Discovery process produces new details in Trump defamation lawsuit

11/05/19 12:50PM

After Americans heard a recording in which Donald Trump was heard bragging about committing sexual assaults, several women came forward to accuse the Republican of sexual misconduct. Trump dismissed each of the women as liars, prompting one of them, Summer Zervos, a former contestant on his reality television show, to sue the president for defamation.

Trump and his lawyers have spent months trying to make the case go away, insisting that a sitting president is immune to civil suits in state courts. As regular readers know, their efforts have come up short.

As part of the process, new information continues to come to light.

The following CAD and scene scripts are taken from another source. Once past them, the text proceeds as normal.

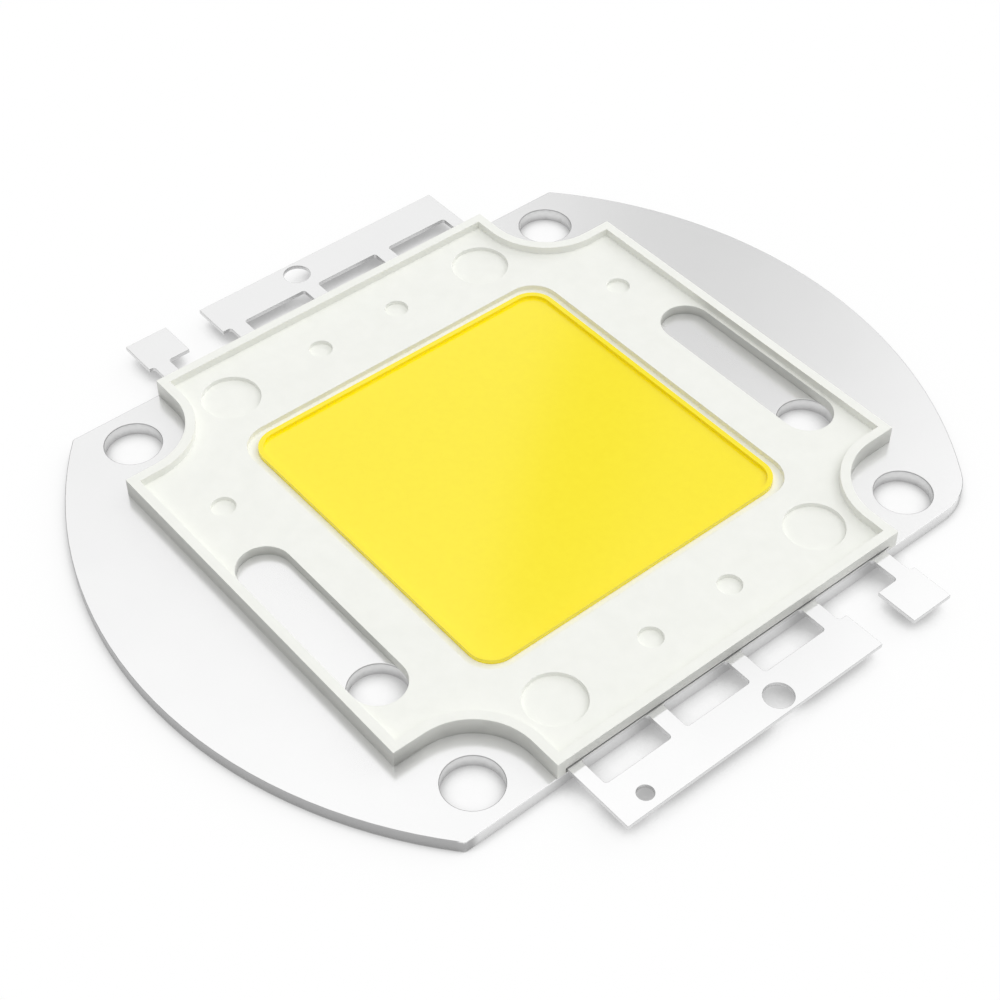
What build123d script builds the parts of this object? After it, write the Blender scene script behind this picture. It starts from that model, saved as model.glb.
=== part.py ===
from build123d import *
import os
import time

# High-power LED module. Millimetres, Z up, origin at the centre of the base plate's underside.
# The leads leave along X and the plate's two arcs bulge along Y.

# Moulded frame
FRAME_SIDE = 40.0
FRAME_BODY_HEIGHT = 0.70  # from the plate up to the sunk field
RIM_HEIGHT = 0.57
RIM_WIDTH = 0.65
NOTCH_SIZE = 6.40
NOTCH_RADIUS = 4.28
WINDOW_RADIUS = 2.0
LEDGE_WIDTH = 0.58  # open step between the window's wall and the filling
LEDGE_SKIN = 0.18  # plastic over the leads' thin shelf
SLOT_WIDTH = 3.55
SLOT_TRAVEL = 11.2  # between the centres of a slot's two round ends
SLOT_INSET = 2.66  # from the frame's edge to the slot's middle
LARGE_DIMPLE_DIAMETER = 3.9
LARGE_DIMPLE_DEPTH = 0.30
LARGE_DIMPLE_SHIFT = -0.18  # from the middle of the wall between window and edge
LARGE_DIMPLE_Y = 10.43
SMALL_DIMPLE_DIAMETER = 1.58
SMALL_DIMPLE_DEPTH = 0.30
SMALL_DIMPLE_SHIFT = -0.09
SMALL_DIMPLE_Y = 3.18
END_DIMPLE_X = -8.33
END_DIMPLE_SHIFT = 0.05
SLIT_HEIGHT = 0.10  # relief above each lead where it leaves the frame
SLIT_DEPTH = 0.45
SLIT_END_GAP = 0.08

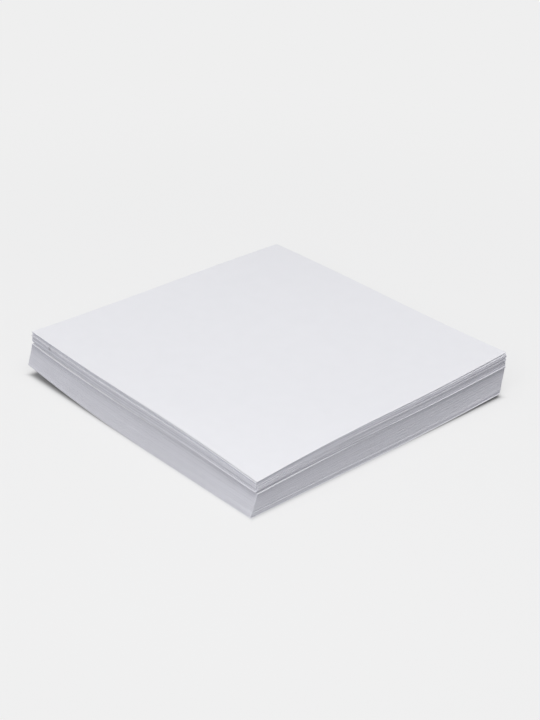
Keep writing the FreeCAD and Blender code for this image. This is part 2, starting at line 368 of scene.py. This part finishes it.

The Washington Post had this report today:

More than a decade ago, Donald Trump made phone calls from his cellphone to a former candidate on "The Apprentice" around the same time that she says he sexually assaulted her, according to phone records made public Tuesday.

The excerpts from Trump's Verizon cellphone bills over a three-month period in 2007 and 2008 show that Trump exchanged calls with Summer Zervos on at least six occasions, including on a day that Trump's private calendar has shown that he was staying at the Beverly Hills Hotel.

According to Zervos' version of events, it was at the Beverly Hills Hotel that Trump forced himself on her, allegedly groping her in a hotel room.

The president's lawyers have repeatedly denied the allegations.

According to Zervos' lawyer, the phone records corroborate her account "of the sexual assaults with even more granularity and with a degree of precision that [Zervos] could not have known were she not telling the truth about those interactions when she spoke publicly about them before this case was filed."